Ansori mengatakan, permasalahan swabakar batubara bukan menjadi tugas dari BPBD ataupun Satgas Penanganan Karhutla. Tugas tersebut menjadi fungsi dari Dinas Lingkungan Hidup (DLH) setempat untuk memastikan perusahaan tambang yang memiliki stockpile memiliki proses pencegahan swabakar yang baik dan benar. 

"Kaitannya itu dengan AMDAL perusahaan. Bagaimana mengatur stockpile agar memiliki sistem pencegahan swabakar yang baik dan benar. Jadi itu kembali ke DLH-nya," terangnya. 

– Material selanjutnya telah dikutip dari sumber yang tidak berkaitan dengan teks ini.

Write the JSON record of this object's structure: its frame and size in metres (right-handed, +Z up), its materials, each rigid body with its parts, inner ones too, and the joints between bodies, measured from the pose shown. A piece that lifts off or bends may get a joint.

Ansori menegaskan, pihaknya saat ini lebih fokus melakukan penanganan Karhutla di sejumlah daerah rawan seperti OKI, OI, Musi Rawas dan Banyuasin yang memiliki kawasan rawa gambut yang luas. 

"Kami terus berupaya melakukan pencegahan dan pemadaman di wilayah yang rawan Karhutla," tandasnya.